In terms of how long strings 'last' (with all else being equal) :
Kevlar / Aramid strings > Polyester strings > Synthetic gut / nylon > multi-filament > natural gut
thicker strings > thinner strings
Lower string tension > higher tension
How long does it take to string a racket?
From receiving a racket with broken strings to having the racket ready to hand back would take between 35 and 55 minutes depending upon the racket sport and the stringing pattern. That breaks down as 5 to 10 minutes of preparation time + 30 to 45 minutes to string the racket. Let's call it an hour maximum.
Prep time= 1. Check the frame. 2. Make notes about the stringing pattern, location of tie off knots, shared holes, blocked holes. 3. Cut the old strings out if present. 4. Work out the length of string needed for the mains and crosses then cut the required lengths. 5. Mount the frame on the machine.
30-45 minutes to string the racket depending on the type of racket and the stringing pattern. The average number of strings for each racket sport is: Badminton 22 mains + 22 crosses = 44, Tennis 16 mains + 19 crosses = 35, Squash 14 mains + 18 crosses = 32. Each string has to be tensioned and clamped separately. So on average badminton > tennis > squash in terms of time. Badminton rackets have shared holes and a higher string bed density both of which add extra time vs tennis and squash rackets.
What length of string do you need per racket?
On average, tennis = 12 metres, squash = 10 metres, badminton = 10 metres. The average racket has a split of 55% mains vs 45% crosses in terms of string length.

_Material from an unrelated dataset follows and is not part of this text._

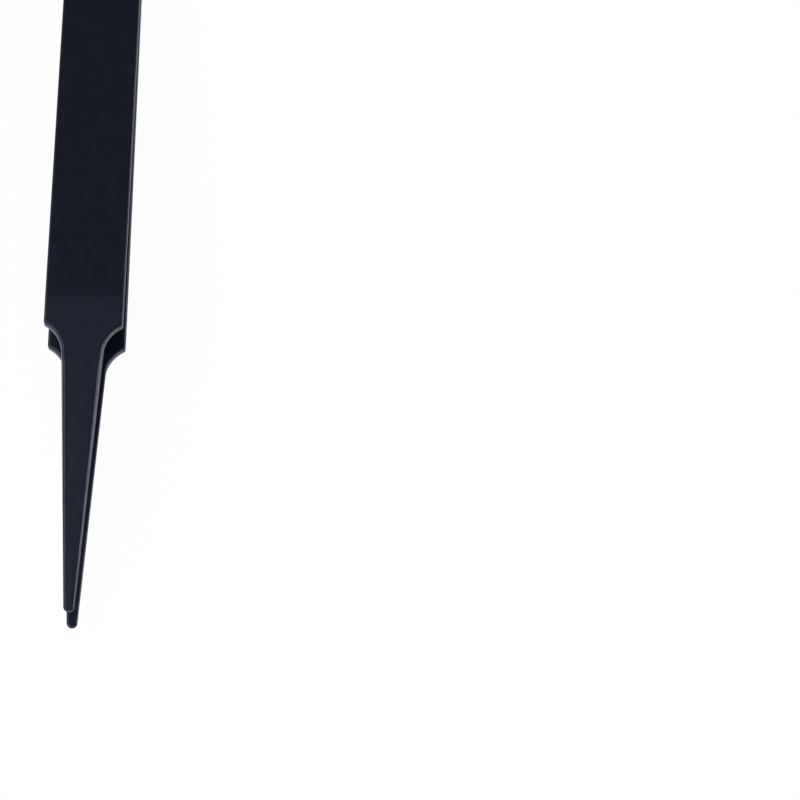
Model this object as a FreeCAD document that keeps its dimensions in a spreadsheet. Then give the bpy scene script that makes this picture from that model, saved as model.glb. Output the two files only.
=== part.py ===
import FreeCAD, Part
import math
import os

import Sketcher

# Stepped fine-tip tweezers moulded in one piece, in millimetres.
# Two flat sprung arms grow out of a solid rear block. Near the front each arm
# has a belly bend, then a shoulder on both sides that steps down to a narrow
# leg, which tapers in width and in thickness to a small rounded tip.
# The body is drawn level, with its tips at Y = 0, its length along +Y, its
# width along X and its mid-plane at Z = 0. Its placement then lays it on its
# lower arm, as it comes to rest, with the tips pointing to -Y.

SIZES = {
    "overall_length": 118.0,        # tip to rear end, along the mid-plane
    "blade_width": 10.0,            # arms and rear block, side to side
    "blade_thickness": 1.9,         # each arm, from the belly to the rear block
    "belly_height": 11.5,           # outer face to outer face at the belly bend
    "belly_behind_shoulder": 3.0,   # from the shoulders back to the belly bend
    "block_length": 16.0,           # rear block, where the outer faces run level
    "block_thickness": 3.9,
    "tip_height": 9.5,              # outer face to outer face at the tips
    "tip_thickness": 0.8,
    "tip_radius": 0.7,              # round nose of each leg, seen from above
    "shoulder_distance": 37.2,      # from the tip end back to the shoulders
    "shoulder_radius": 4.1,         # hollow of each shoulder
    "leg_root_width": 5.35,         # width of a leg where the hollows start
    "bend_radius": 40.0,            # inside and outside of the belly bend
    "block_blend_radius": 60.0,     # where the arms run into the rear block
    "crotch_radius": 0.5,           # where the two arms part
    "shoulder_corner_radius": 0.35,
    "rear_corner_radius": 2.5,
    "edge_radius": 0.3,             # rounding along every rim
}

START, END, CENTRE = range(1, 4)    # points of a sketched line or arc
AXIS_X, AXIS_Y = range(-1, -3, -1)  # the sketch's own axes
ORIGIN = AXIS_X                     # its origin is the start of its X axis
UP = FreeCAD.Vector(0, 0, 1)
QUARTER = math.pi / 2


def makeSheet(doc):
    sheet = doc.addObject("Spreadsheet::Sheet", "Sizes")
    for row, (name, value) in enumerate(SIZES.items(), start=1):
        sheet.set(f"A{row}", name)
        sheet.set(f"B{row}", str(value))
        sheet.setAlias(f"B{row}", name)
    doc.recompute()
    return sheet


def originPlane(body, role):
    return [item for item in body.Origin.OriginFeatures if item.Role == role][0]


def addSketch(body, name, role):
    sketch = body.newObject("Sketcher::SketchObject", name)
    sketch.AttachmentSupport = (originPlane(body, role), [""])
    sketch.MapMode = "FlatFace"
    return sketch


def addLine(sketch, start, end):
    return sketch.addGeometry(Part.LineSegment(FreeCAD.Vector(*start, 0), FreeCAD.Vector(*end, 0)))


def addArc(sketch, centre, radius, fromAngle, toAngle):
    circle = Part.Circle(FreeCAD.Vector(*centre, 0), UP, radius)
    return sketch.addGeometry(Part.ArcOfCircle(circle, fromAngle, toAngle))


def onArc(centre, radius, angle):
    return (centre[0] + radius * math.cos(angle), centre[1] + radius * math.sin(angle))


def relate(sketch, *terms):
    return sketch.addConstraint(Sketcher.Constraint(*terms))


def dimension(sketch, value, expression, *terms):
    index = relate(sketch, *terms, value)
    sketch.setExpression(f"Constraints[{index}]", expression)


def bellyDistance(sheet):
    return sheet.shoulder_distance + sheet.belly_behind_shoulder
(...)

There is variation in the length of string needed depending upon the stringing pattern and the size of the racket head within each sport. Tennis has the biggest variation in head size from 95 square inches to 137 square inches. The Gamma RZR Bubba Tennis racket is 2 inches longer than a standard racket (29" vs 27") and has a head size of 137 square inches vs standard 100 square inches. In addition it has a 18 x 21 string pattern vs standard 16 x 19, meaning it requires around 15 metres of string. Unless you have a reel of string you would have to buy 2 sets of individual strings!!!!
How do you actually string the racket?
There are countless videos on YouTube showing you how to string rackets of all varieties. If you have the patience just watch a few. There are some good ones, some bad ones and some very bad ones.

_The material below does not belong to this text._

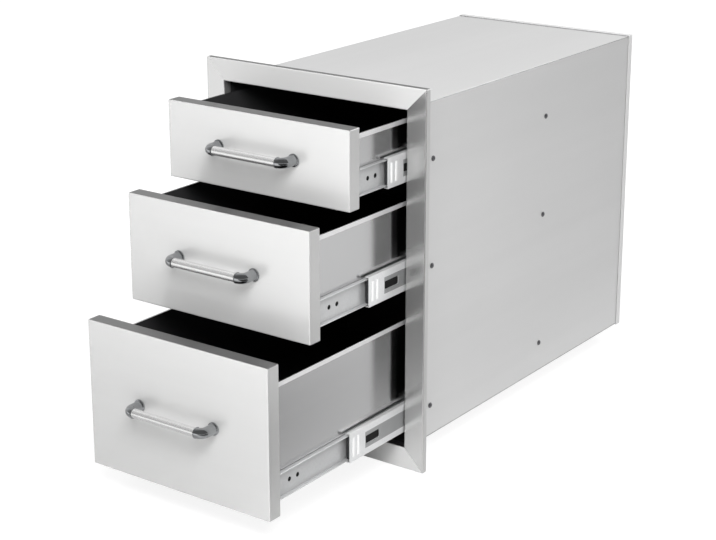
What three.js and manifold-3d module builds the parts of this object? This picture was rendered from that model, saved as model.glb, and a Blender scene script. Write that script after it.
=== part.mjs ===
// Outdoor kitchen drawer unit for building into an island: a stainless face frame with a box behind it
// and three drawers of different heights, each on two ball-bearing slides and drawn out by a different
// length. Millimetres. X runs to the right, Y into the island, Z up.
import * as THREE from "three";
import { mergeVertices } from "three/addons/utils/BufferGeometryUtils.js";
import Module from "manifold-3d";

const wasm = await Module();
wasm.setup();

// Face frame
const FACE_WIDTH = 355.6;
const FACE_HEIGHT = 515.6;
const RAIL = 30;
const FRAME_SHEET = 1.2;
const RIM_DEPTH = 9;
const RIM_RELIEF = 0.3;
const LIP_WIDTH = 9;
const LIP_NOTCH = 14;
const RETURN_DEPTH = 13.2;

// Box behind the frame
const GAP = 0.3;
const BOX_SHEET = 1;
const BOX_DEPTH = 600;
const BOX_FLANGE = 12;
const BACK_FLANGE = 11;

// Drawer fronts; the shares are of the opening's height without the reveals, the rest is the bottom front
const REVEAL = 3.4;
const FRONT_SHEET = 1.2;
const FRONT_DEPTH = 20;
const TOP_FRONT_SHARE = 0.2319;
const MIDDLE_FRONT_SHARE = 0.3238;
const TOP_OPEN = 116;
const MIDDLE_OPEN = 196.5;
const BOTTOM_OPEN = 278;

// Trays; the shares are of their own front's height
const TOP_WALL_SHARE = 0.7512;
const MIDDLE_WALL_SHARE = 0.7896;
const BOTTOM_WALL_SHARE = 0.7587;
const TOP_FLOOR_RISE = 14.8;
const MIDDLE_FLOOR_RISE = 16.8;
const BOTTOM_FLOOR_RISE = 20.1;
const TRAY_SHEET = 1;
const TRAY_LENGTH = 520;
const SLIDE_SPACE = 12.7;
const TRAY_DROP = 17.5;
const HEM_DEPTH = 6;
const HEM_SHEET = 1.2;
const BACK_INSET = 1;
const BACK_TURN = 12;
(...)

1. Always start with the main strings. Always tension the 2 centre main strings first then alternate left and right until all the main strings are in place. Tie off at the correct grommets. 2. Start the cross strings at the correct grommet. If not indicated on the frame then check the manufacturer's stringing instructions. Most tennis and squash rackets are strung top to bottom. Most badminton rackets are strung bottom to top. There is much debate about the reasons why but just stick to what the manufacturer recommends or you might invalidate the warranty on the frame. Once all the cross strings are in place tie off at the correct grommet.

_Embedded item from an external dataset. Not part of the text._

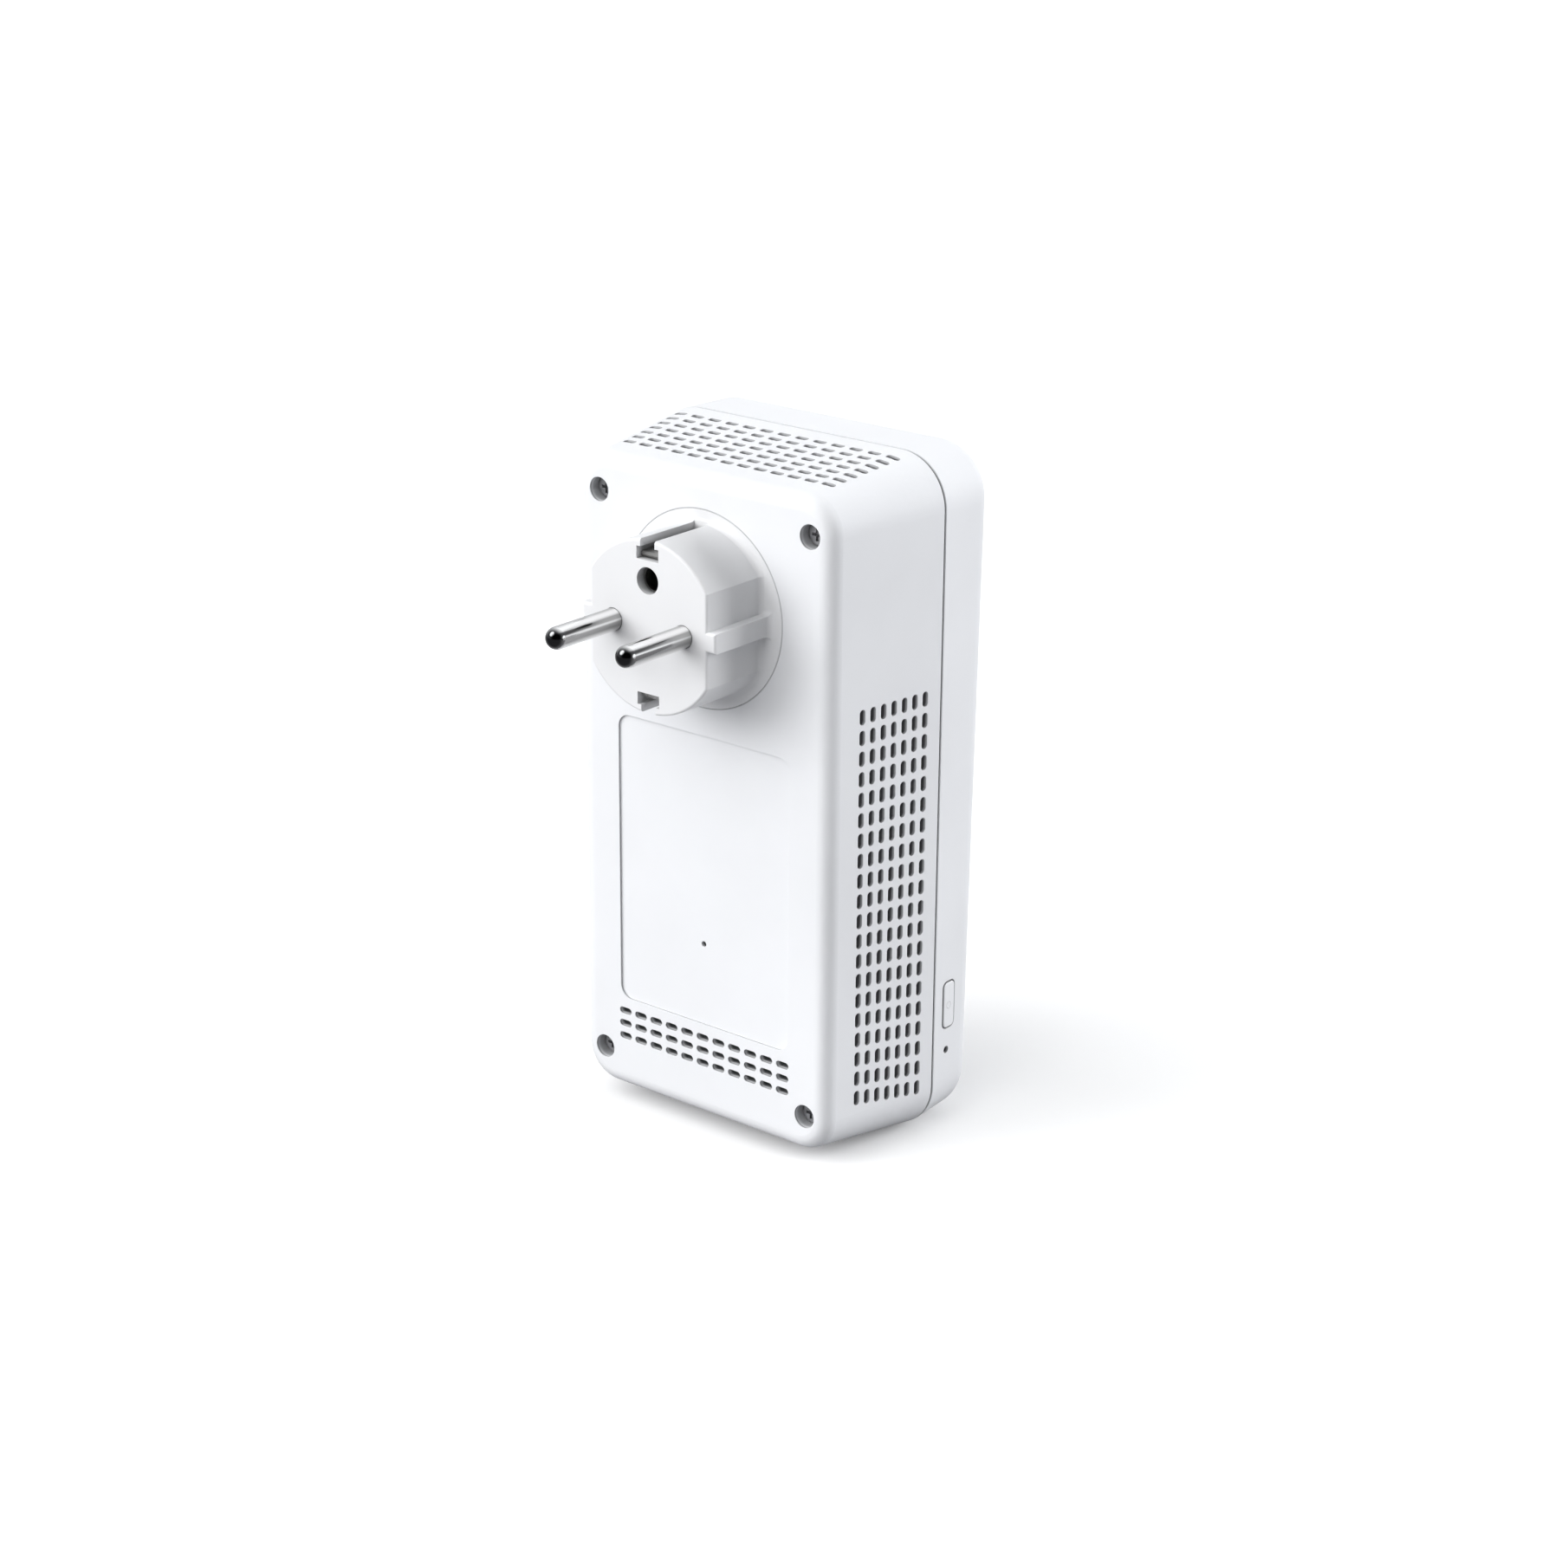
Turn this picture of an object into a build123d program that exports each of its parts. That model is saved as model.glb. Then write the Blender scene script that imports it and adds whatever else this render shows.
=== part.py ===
from build123d import *
import math
import os

# Powerline adapter with an earthed round plug, standing upright on a wall.
# Frame: +Z up, +Y along the pins towards the wall (the rear), origin midway between
# the two pins on the plug's end face. Millimetres.
# Cutters run past the faces they open, so their free ends are round numbers.

# ------------------------------------------------------------ shared dimensions
SIDES = (-1, 1)
PLUG_DEPTH = 17.15          # plug's end face to the casing's rear face
Y_REAR = -PLUG_DEPTH        # rear face of the casing
Y_SEAM_A = -48.5            # end of the rear shell
Y_SEAM_B = -49.1            # start of the front cover
Y_FRONT = -64.3             # front face at FRONT_MID_Z
FRONT_MID_Z = -44
FRONT_TILT = 1.17           # degrees the front face leans
WALL = 2.2
REAR_WALL = 2.4
REAR_FILLET = 3.6
FRONT_FILLET = 4.5

# Casing outline: size at the rear face, growth per mm up to the seam, and past it
HALF_WIDTH = (34.35, 0.1517, -0.012)
TOP_Z = (29.0, 0.123, -0.018)
BOTTOM_Z = (-116.2, -0.136, 0.05)
CORNER_R = (8.0, 0.11, 0.03)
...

Each string is tensioned and clamped separately. This is because there is a large amount of friction between the main and cross strings and between the strings and the frame. A 16x19 pattern will require you to pull tension then clamp 35 times. You can't fit the strings with no tension then pull tension on one end as some people seem to think :))
One piece or two piece stringing? (two knots or four knots?)
Most modern rackets give you the option of stringing with one long piece of string for the mains and crosses or using two separate pieces of string. Two piece stringing requires four tie off locations. Some older racket frames only have two tie off locations so the only option is one piece stringing.
Why two piece stringing?
1) The racket manufacturer recommends this method as the cross strings need to be strung from top to bottom to reduce the risk of frame damage during restringing. If the main strings end at the bottom of the frame then you must use two piece stringing if you want to string the crosses top to bottom. There is a work around pattern called the 'All around the world' or ATW that means you can string one piece even if the main strings end at the bottom of the frame. I would only use this if a player requires one piece stringing.
2) If you want hybrid stringing = different types of strings in the mains and crosses e.g. polyester + synthetic gut.
3) You want different tensions in the main and cross strings.
4) You want different colours of string in the main and crosses.
Why one piece stringing?
1) It might be the only option available if your frame only has 2 tie off locations.
2) Some people prefer the neater look of only having 2 knots vs 4 knots.
3) There can be a very small loss of tension when you tie off the string so 2 knots will have less tension loss than 4 knots. This can be reduced/eliminated by adding extra tension on the tie-off string.
Can I use tensions outside of the recommended range?
In theory you should stick to the tension ranges that are printed on the racket frame or available from the manufacturer. In practice I have found there is no problem going 10% above the range or any amount below the range. The recommended range is there to get the best playability from the racket based on the frame design. Badminton rackets are most at risk from stringing above the recommended range as they are the most 'fragile' in their design. If you like high string tensions it is better to buy a frame that is designed to accommodate it. Stringing above the recommended range is at your own risk regarding damage to the frame during stringing or match play.